→ **What is needed**: Transcribe the stretch of entries below from the line with "for node in" through the line with "cad_parts[node].hide_render = cad_parts[node].hide_viewport", exactly and with both ends included; leave out all other lines.

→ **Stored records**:
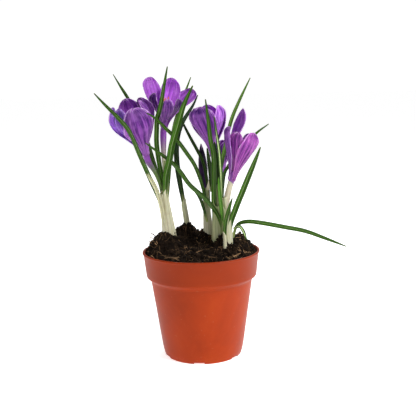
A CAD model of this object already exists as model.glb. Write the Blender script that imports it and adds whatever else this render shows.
"""Looks for a potted crocus: flowers, leaves, sheaths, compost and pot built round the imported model."""

from math import cos, pi, radians, sin, sqrt, tau
from random import Random

import bmesh
import bpy
from bpy.props import (
    FloatProperty,
    FloatVectorProperty,
    IntProperty,
    PointerProperty,
)
from mathutils import Matrix, Vector, noise


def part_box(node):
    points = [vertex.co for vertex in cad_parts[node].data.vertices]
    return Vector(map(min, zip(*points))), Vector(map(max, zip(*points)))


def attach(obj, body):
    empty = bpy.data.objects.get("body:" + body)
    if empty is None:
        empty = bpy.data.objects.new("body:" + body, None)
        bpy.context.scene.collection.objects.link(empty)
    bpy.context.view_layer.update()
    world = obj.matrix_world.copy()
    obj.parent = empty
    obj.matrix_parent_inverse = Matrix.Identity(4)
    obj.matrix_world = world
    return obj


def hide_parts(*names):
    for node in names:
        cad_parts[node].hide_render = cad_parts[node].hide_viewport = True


bl_info = {
    "name": "Potted Crocus",
    "version": (1, 0, 0),
    "blender": (4, 5, 0),
    "location": "3D View > Sidebar > Crocus",
    "description": "Builds a flowering crocus clump in a nursery pot round its packed model",
    "category": "Object",
}

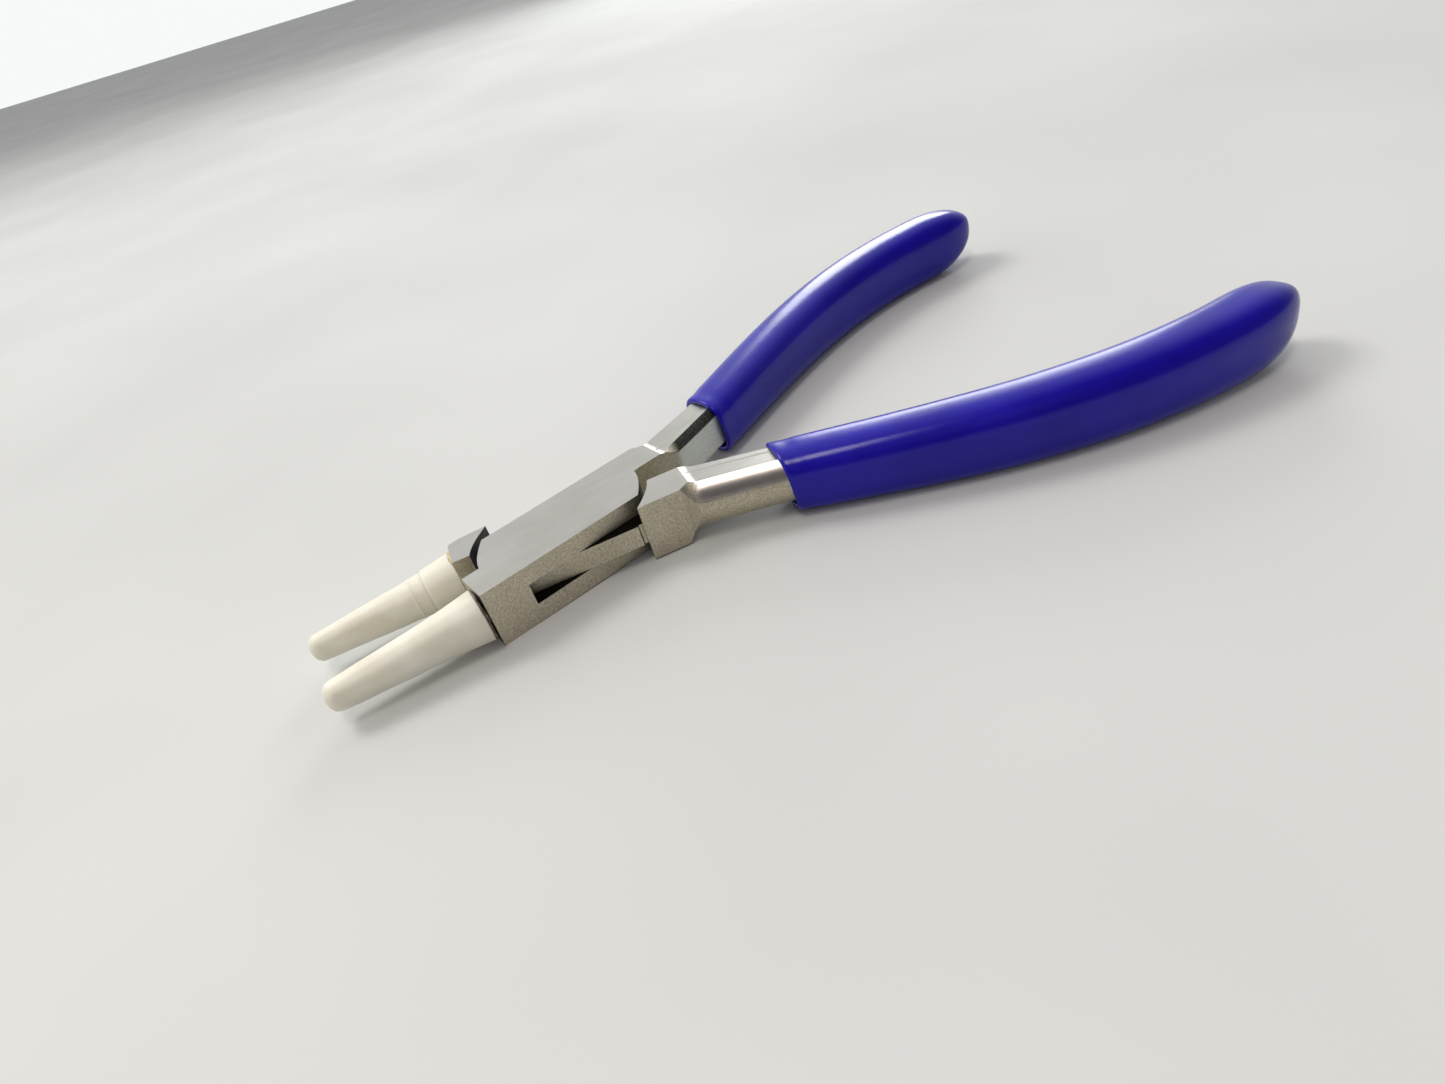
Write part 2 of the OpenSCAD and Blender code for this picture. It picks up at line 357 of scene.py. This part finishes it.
def glue_material(name, low, high):
    """Cured glue: glossy, clouded by dirt between the colours low and high."""
    m = Nodes(name)
    dirt = m.noise(1400, detail=4.0, roughness=0.7)
    m.set(
        Base_Color=m.ramp(dirt, low, high, 0.35, 0.65), Roughness=0.22, IOR=1.5,
        Subsurface_Weight=0.3, Subsurface_Scale=0.0006,
        Normal=m.bump(dirt, 0.3, 0.00008),
    )
    return m.material


def floor_material():
    """Plain pale floor with very faint clouding."""
    m = Nodes("pale_floor")
    cloud = m.noise(9, detail=2.0)
    m.set(
        Base_Color=m.ramp(cloud, (0.54, 0.54, 0.528), (0.60, 0.60, 0.587), 0.3, 0.7),
        Roughness=0.9, Specular_IOR_Level=0.1,
    )
    return m.material


steel = steel_material()
vinyl = vinyl_material()
nylon = nylon_material()
clear_glue = glue_material("amber_glue", (0.42, 0.30, 0.11), (0.80, 0.70, 0.42))
dark_glue = glue_material("dark_glue", (0.020, 0.016, 0.012), (0.16, 0.12, 0.08))


# ---- steel: the CAD solids, with their edges eased ----
def finish_steel(node):
    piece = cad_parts[node]
    piece.data.materials.clear()
    piece.data.materials.append(steel)
    return piece


for half in ("box_half", "tenon_half"):
    bevel = finish_steel(half).modifiers.new("eased_edges", "BEVEL")
    bevel.width = EDGE_EASE * MM
    bevel.segments = 2
    bevel.limit_method = "ANGLE"
    bevel.angle_limit = math.radians(35)
    bevel.harden_normals = False
finish_steel("pivot_pin")


# ---- grips ----
def grip_section(t, thick, close, inset=0.0, segments=96):
    """Ring of a grip's skin at t on the centre line.

    thick runs from 0 at the rim to 1 at full size, and close from 0 to 1 draws the far end in.
    """
    centre = curve(t)
    along = slope(t).normalized()
    across = Vector((along.y, -along.x))
    shrink = (1 - close ** 2.4) ** (1 / 2.2)
    w = shrink * (mix(RIM_W, GRIP_W, thick) / 2 - inset)
    h = shrink * (mix(RIM_H, GRIP_H, thick) / 2 - inset)
    z = GRIP_Z + END_RISE * close * close
    fade = (1 - thick) ** 3
    ring = []
    for k in range(segments):
        a = 2 * math.pi * k / segments
        u = w * math.copysign(abs(math.cos(a)) ** (2 / GRIP_SQUARE), math.cos(a))
        v = h * math.copysign(abs(math.sin(a)) ** (2 / GRIP_SQUARE), math.sin(a))
        place = centre + across * u + along * fade * (RIM_SLANT * u - RIM_LEAN * v)
        ring.append(Vector((place.x, place.y, z + v)))
    return ring


def make_grip(side):
    """Dipped sleeve: a mouth that closes on the shank, a rolled rim with a faint lip, and a bulbous end."""
    per_mm = 1 / slope(GRIP_START).length
    lip_at = GRIP_START + LIP_R * per_mm
    rings = [grip_section(GRIP_START + BORE_DEPTH * per_mm, 0.0, 0.0, MOUTH_WALL + 0.1)]
    rings.append(grip_section(lip_at, 0.0, 0.0, MOUTH_WALL))
    lip_steps = 12
    for step in range(lip_steps + 1):
        a = math.pi * step / lip_steps
        t = GRIP_START + LIP_R * per_mm * (1 - math.sin(a))
        rings.append(grip_section(t, 0.0, 0.0, MOUTH_WALL * (1 + math.cos(a)) / 2))
    body_steps = 90
    for step in range(1, body_steps + 1):
        u = step / body_steps
        t = mix(lip_at, CAP_START, u)
        behind_lip = math.exp(-(((t - GRIP_START) / per_mm - 2.2) / 0.9) ** 2)
        rings.append(grip_section(t, math.sin(math.pi / 2 * u), 0.0, 0.07 * behind_lip))
    cap_steps = 40
    for step in range(1, cap_steps + 1):
        close = math.sin(math.radians(88.5) * step / cap_steps)
        rings.append(grip_section(mix(CAP_START, 1.0, close), 1.0, close))
    middle_x = curve(0.5).x
    for ring in rings[2:]:
        for point in ring:
            axis = Vector((middle_x, point.y, GRIP_Z))
            point += (point - axis).normalized() * 0.03 * (noise.noise(point * 0.16) - 0.5)
    grip = skin(side + "_grip_skin", rings, side_matrix(side), vinyl)
    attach(grip, side)
    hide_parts(side + "_grip")


# ---- nylon jaws ----
def jaw_profile(collar):
    """Outline of a jaw from the glue line to its rounded tip.

    With a collar, a seam runs round it near the root, and a low ridge in front of the seam.
    """
    waist = JAW_LENGTH * 0.45
    waist_r = mix(JAW_ROOT_R, JAW_TIP_R, 0.55)
    straight = JAW_LENGTH - JAW_TIP_R * 0.75
    profile = [(0.02, GLUE_T), (JAW_ROOT_R - 0.16, GLUE_T), (JAW_ROOT_R - 0.04, GLUE_T + 0.05)]
    steps = 180
    for step in range(steps + 1):
        z = mix(0.16, straight, step / steps)
        if z < waist:
            r = mix(JAW_ROOT_R, waist_r, 1 - (1 - z / waist) ** 1.35)
        else:
            r = mix(waist_r, JAW_TIP_R, (z - waist) / (straight - waist))
        if collar:
            from_seam = z - COLLAR_LENGTH
            r -= COLLAR_STEP * smooth(from_seam / COLLAR_STEP) + 0.30 * math.exp(-(from_seam / 0.13) ** 2)
            r += 0.09 * math.exp(-((from_seam - 1.9) / 0.16) ** 2)
        profile.append((r - 0.02, z + GLUE_T))
    end_r = profile[-1][0]
    tip_steps = 16
    for step in range(1, tip_steps + 1):
        a = math.radians(87) * step / tip_steps
        profile.append((end_r * math.cos(a) ** 0.8, GLUE_T + straight + JAW_TIP_R * 0.72 * math.sin(a)))
    return profile


def make_jaw(side, collar, seed):
    def hand_finish(angle, height):
        place = Vector((math.cos(angle) * 1.2, math.sin(angle) * 1.2 + seed, height * 0.22))
        return 0.05 * (noise.noise(place) - 0.3)

    jaw = lathe(side + "_jaw_body", jaw_profile(collar), side_matrix(side) @ jaw_matrix(), nylon, hand_finish)
    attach(jaw, side)
    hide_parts(side + "_jaw")


# ---- glue between jaw and steel ----
def make_glue(side, material, size, seed):
    """Uneven ring of squeezed-out glue, thickest where size(angle) is greatest."""
    rings = []
    around, across = 120, 14
    ring_r = JAW_ROOT_R - GLUE_INSET
    for k in range(around):
        a = 2 * math.pi * k / around
        lump = size(a) * (0.75 + 0.5 * noise.noise(Vector((math.cos(a) * 2.6, math.sin(a) * 2.6, seed))))
        ring = []
        for j in range(across):
            b = 2 * math.pi * j / across
            r = ring_r + lump * math.cos(b)
            z = GLUE_T * 0.55 + lump * 0.9 * math.sin(b)
            ring.append((r * math.cos(a), r * math.sin(a), z))
        rings.append(ring)
    bead = skin(side + "_glue_bead", rings, side_matrix(side) @ jaw_matrix(), material, looped=True)
    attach(bead, side)
    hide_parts(side + "_adhesive")


def thin_line(angle):
    return 0.24


def line_with_bead(angle):
    """A thin line with one big drop of glue, near the top of the jaw."""
    return 0.24 + 0.34 * math.exp(-((angle - 1.5) / 0.45) ** 2)


make_grip("box_side")
make_grip("tenon_side")
make_jaw("box_side", False, 0.0)
make_jaw("tenon_side", True, 7.0)
make_glue("box_side", dark_glue, thin_line, 3.0)
make_glue("tenon_side", clear_glue, line_with_bead, 9.0)


# ---- stage: floor, light and camera ----
# The grips stand below the joint's underside, so the floor tilts to touch the joint's front edge and the grips.
GRIP_END_LENGTH = 14
grip_low = min(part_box("box_side_grip")[0].z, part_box("tenon_side_grip")[0].z)
grip_rest_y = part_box("tenon_side_grip")[1].y - GRIP_END_LENGTH * MM
front_y = -FACE_Y * MM
tilt = math.atan2(-grip_low, grip_rest_y - front_y)
bpy.ops.mesh.primitive_plane_add(size=6.0, location=(0, front_y, 0))
floor = bpy.context.object
floor.name = "floor"
floor.rotation_euler = (-tilt, 0, 0)
floor.location.z = -0.00002
floor.data.materials.append(floor_material())


def soft_light(name, place, size, watts, colour):
    """Rectangular light that faces the middle of the pliers."""
    light = bpy.data.lights.new(name, "AREA")
    light.shape = "RECTANGLE"
    light.size, light.size_y = size
    light.energy = watts
    light.color = colour
    lamp = bpy.data.objects.new(name, light)
    lamp.location = place
    lamp.rotation_euler = (LIGHT_TARGET - Vector(place)).to_track_quat("-Z", "Y").to_euler()
    bpy.context.scene.collection.objects.link(lamp)
    return lamp


LIGHT_TARGET = Vector((0.0, 0.03, 0.0))
soft_light("window_behind", (-0.72, 0.62, 0.34), (0.40, 0.30), 3.2, (0.95, 0.98, 1.0))
soft_light("lamp_left", (-0.55, -0.35, 0.80), (0.35, 0.35), 4.5, (1.0, 0.98, 0.95))
soft_light("strip_above", (0.19, -0.14, 0.76), (0.14, 0.30), 1.7, (1.0, 0.93, 0.86))
fill = soft_light("camera_side_fill", (0.60, -0.10, 0.55), (0.5, 0.5), 1.2, (1.0, 0.98, 0.95))
fill.visible_glossy = False

# The room is bright on the far side (-X) and dim on the camera's side, for the steel and the grips to mirror.
world = bpy.data.worlds.new("soft_room")
bpy.context.scene.world = world
world.use_nodes = True
tree = world.node_tree
direction = tree.nodes.new("ShaderNodeTexCoord").outputs["Generated"]
axes = tree.nodes.new("ShaderNodeSeparateXYZ")
tree.links.new(direction, axes.inputs["Vector"])
away = tree.nodes.new("ShaderNodeMapRange")
away.interpolation_type = "SMOOTHSTEP"
away.inputs["From Min"].default_value = 0.45
away.inputs["From Max"].default_value = -0.45
tree.links.new(axes.outputs["X"], away.inputs["Value"])
room = tree.nodes.new("ShaderNodeValToRGB")
room.color_ramp.elements[0].color = (0.10, 0.10, 0.11, 1)
room.color_ramp.elements[1].color = (0.98, 1.0, 1.0, 1)
tree.links.new(away.outputs["Result"], room.inputs["Fac"])
tree.links.new(room.outputs["Color"], tree.nodes["Background"].inputs["Color"])
tree.nodes["Background"].inputs["Strength"].default_value = 0.95

camera_data = bpy.data.cameras.new("camera")
camera_data.sensor_width = 36.0
camera_data.lens = 22.97
camera_data.clip_start = 0.005
camera = bpy.data.objects.new("camera", camera_data)
bpy.context.scene.collection.objects.link(camera)
azimuth, elevation, roll = math.radians(70.1), math.radians(35.7), math.radians(-17.3)
camera.matrix_world = (
    Matrix.Translation((0.1091, -0.0178, 0.0747))
    @ Matrix.Rotation(azimuth, 4, "Z")
    @ Matrix.Rotation(math.pi / 2 - elevation, 4, "X")
    @ Matrix.Rotation(roll, 4, "Z")
)
bpy.context.scene.camera = camera
bpy.context.scene.view_settings.view_transform = "Standard"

→ **Solution to this task**:
    for node in names:
        cad_parts[node].hide_render = cad_parts[node].hide_viewport = True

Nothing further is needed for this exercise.